3 Take responsibility
It is your responsibility to book in your six-monthly review meetings with your QPRT, counsellor or principal, and set the agenda – it is not up to your employer to tell you what is expected of you or what will be covered. “It’s quite different to what you might expect from a typical appraisal process – the QPRT or counsellor has signed up to support you, but the qualification has evolved since they trained, plus they have their own workload to manage,” explains Nicola. This is your qualification and only you can drive it forward. “You should be proactive and download the milestone table, complete it, put the meetings in the diary and put an agenda in each meeting.” An hour should be long enough; book a meeting room if necessary (and possible, given any restrictions), and think about who should be there (you may want to consider inviting your line manager along too). “Having that plan in place is absolutely key and is also likely to really impress your employer,” adds Nicola.
For students who find the prospect of arranging a meeting and setting an agenda with a senior colleague daunting, she suggests the following format:
ACA Review Meeting – Student name
As part of my ACA training, I am required to have my ICAEW online training file reviewed by you at least every six months.
We should not need any more than an hour and I will be bringing the following to the meeting for review:
- My practical work experience days with my supporting calculation
- Written examples demonstrating 1-2 skills from each professional development ladder
- Notes on three ICAEW Ethics in Practice scenarios (to discuss one of your choice)
- My audit qualification days and detail of clients and work performed (you will need to add this feedback yourself as I do not have access)
For reference, I attach the milestones document showing what I have committed to achieve in each six-monthly period. This review will cover period one of six.
I will have my file up to date a week in advance of the review. If you would like to look at my file before the meeting, you can access it here: https://my.icaew.com/trainingfile/employer
Please let me know if I can provide you with anything else that will help the review process.
Thank you for your continued support.
4 Stay focused
While reviewing progress in exams is one of the four sections of the training file, the six-monthly review may not always be the best place to discuss them. “Although exams do need covering if there’s progress there, sometimes it might be better to talk about them in a separate forum,” says Nicola. “It can be such an emotional thing that it can detract from other aspects, so don’t let it take over the meeting – if you’ve only got an hour with your QPRT or counsellor, it’s very easy to lose half of it talking about exams.”

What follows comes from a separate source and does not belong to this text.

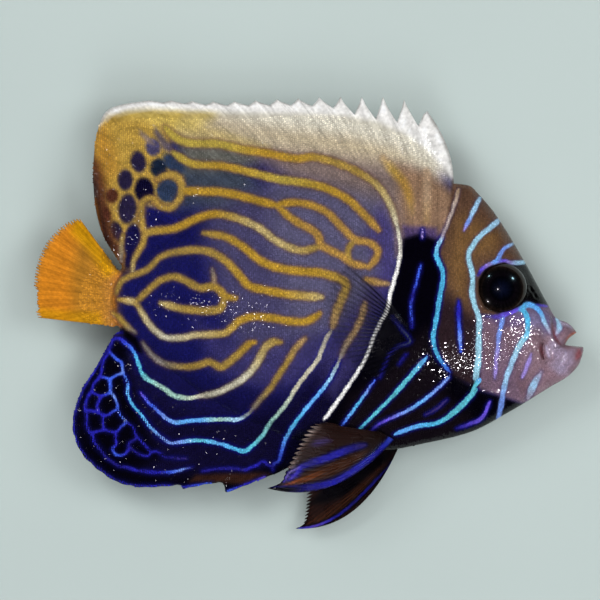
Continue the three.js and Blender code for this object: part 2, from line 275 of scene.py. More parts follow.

Similarly, the review meeting is not the place for raising issues such as office politics or a problem with a particular project or client. “Unless it actually relates to the skills and your overall development, try to have a separate meeting to discuss it,” says Nicola. “This time is for you and your personal development and career, so you should be strict with the agenda and the time. It goes both ways as well – try not to let the QPRT or counsellor use the meeting time for their own agenda.”
For those in apprenticeship agreements, bear in mind that the ACA six-monthly review is separate from the knowledge, skills and behaviours review with your training provider – you will need to complete both separately. “What we’re finding is that a lot of students are doing the knowledge, skills and behaviours with the tuition provider and thinking that covers the six-month ACA review, but they’re two separate things,” says Nicola. “There might be overlap: you might be able to use some of the examples from your training file for the tuition provider, or you might use something that came up in conversation with your tuition provider in the skills, but the feedback in your review has to come from the QPRT or counsellor at your employer.”
5 Update your file ‘live’
It’s much easier to update your training file during the meeting, so make sure you take your laptop or tablet with you. As your QPRT or counsellor gives their feedback, you should summarise it and ask them to approve it. “If technology is playing ball, it’s just efficient to do it there and then,” says Nicola. “If you just have a general overall conversation and then go off and try to add feedback in later, that’s where it tends to fall down.” So go through each section in turn, type in what your QPRT or counsellor is saying, and then check with them that it reflects what they’ve said before you save it.
Bear in mind, too, that this is a formal document that will ultimately be reviewed by ICAEW before you qualify. “Remember that you are documenting it so that somebody who doesn’t know you can read it and understand it, and the context behind what you’ve written,” says Nicola. “Make sure you use full names, and summarise your employer feedback properly – you can rephrase it, but don’t just reduce it down to ‘agreed’.”
For instance, an example of delivering tasks under pressure (step 4 of the Teamwork ladder) might read:
“A client asked for an additional report within a short timeframe. My role was to present analysis of their revenue streams for a particular section of this report. I met with my line manager to ensure I understood the key requirements and set aside time for the tasks by moving non-essential meetings.”
And the feedback from your employer:
“Uzma has shown she is able to work under pressure. This example highlights her proactivity in gathering essential information for her tasks before proceeding so that she avoids unnecessary confusion or delay.”
6 Have a plan coming out
“As well as having a plan going in, have a plan coming out,” advises Nicola. Make sure you’re clear what your areas of focus are for the following six months, and get the next calendar invitation and agenda in the diary. If you haven’t had a chance to update your training file during the meeting, do it as soon as practically possible afterwards while it’s all still fresh in your mind. “And remember that your employer doesn’t have write access to update it – you’re the person who has to do it.
“Get to know your training file – it’s a really good tool,” she adds. “It can direct and help you, but if you don’t use it properly, you won’t reap the full benefits. It is nice when you see progress, and the little professional development chevrons in the file that show how you’re building up in each area. And if you’re ever struggling with motivation, take a look back and see just how far you’ve come.”